Editor’s note: This post only features very tiny photos, and for that I apologize. Just imagine they were taken with a little flip phone, that’ll give them a nostalgic quality.
Long ago, weather was forecasted out of weather stations. These weather stations were run by the federal government. The U.S. had a weather station located at McGhee Tyson Airport, which was run from 1941-1960 by a man named William “Ted” Kleinsasser Sr. Ted was well-liked, partially because he was a good weatherman, but also because he introduced and taught Western-style square dancing to East Tennessee.
In 1960, Ted’s car slammed headfirst into the railing of a bridge. Shortly thereafter, he was let go from his weatherman job. In an effort to improve his condition, Ted checked himself into a psychiatric treatment center up in Asheville, North Carolina. Upon finishing his treatment, the doctors told him to get interested in something that would keep him physically fit and also keep him interested.
Ted went back home to Alcoa, Tennessee, and became an enthusiastic gardener. Now Ted owned four lots, two had regular houses on them, and on the other two, he gardened. Let’s pause Ted’s story and talk about his son Bill.
William “Bill” Kleinsasser Jr was raised in Alcoa by Ted and his wife Mabel. Bill was an athletic fellow, and ended up going to Princeton (and getting an All-American mention despite being there on an academic scholarship). He took a break from Princeton to serve in the Korean War, but returned to get his MFA in architecture.
It is during this point (around 1956) that Bill did two awesome things. First, he met-and-married Ann Biester. Secondly, he designed a house for Knoxville businessman Oliver Wright Sr., the owner of a local hardware + appliance store. The house is a marvelous post and beam house that sits high atop a hill. Its views are spectacular.
Structure: Oliver Wright Sr House
Location: Knoxville, Tennessee
Architect: Bill Kleinsasser
Man, what a house. Ok let’s finish up Bill’s bio. During his time at Princeton, Bill crossed paths with many notable architects including Charles Moore, Donlyn Lyndon, Hugh Hardy, and William Turnbull. After he graduated Princeton, he was a busy man. He studied at the École des Beaux-Arts in France, had a private practice (in Doylestown, Pennsylvania), worked with Marc-Joseph Saugey (in Geneva, Switzerland), and did a stint in the office of Louis Kahn (in Philadelphia, Pennsylvania). In 1965 he became professor of architecture at the University of Oregon where he would teach for 34 years.
Ok, back to Ted! In the late 1960s, Bill was on sabbatical from UO, and he was in Alcoa, Tennessee, visiting home. Bill took a look at the large limestone ledge that ran through his dad’s property and said “Pop, why don’t you build a house here?”
Ted thought it over, then said “If you design it, I’ll build it.”
The house was made out of Western red cedar, stained and weathered until it was gray. The interior was mostly made out of pecan paneling.

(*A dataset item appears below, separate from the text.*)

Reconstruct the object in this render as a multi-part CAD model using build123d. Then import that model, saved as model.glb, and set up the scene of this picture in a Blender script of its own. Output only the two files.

The ceiling was made of Douglas fir, topped with insulation, over which a tar roof was poured, capped by a layer of limestone chips.
Interestingly, none of the stones on the rocky property were moved to make way for the house, the house was engineered around the stones. This was in keeping with one of Bill’s architectural tenants: that architecture should respond to place.
Structure: Ted Kleinsasser House
Location: Alcoa, Tennessee
Architect: Bill Kleinsasser
As I finish writing, it occurs to me that I should have called this blog entry Bill & Ted’s Excellent Adventure (in modernism)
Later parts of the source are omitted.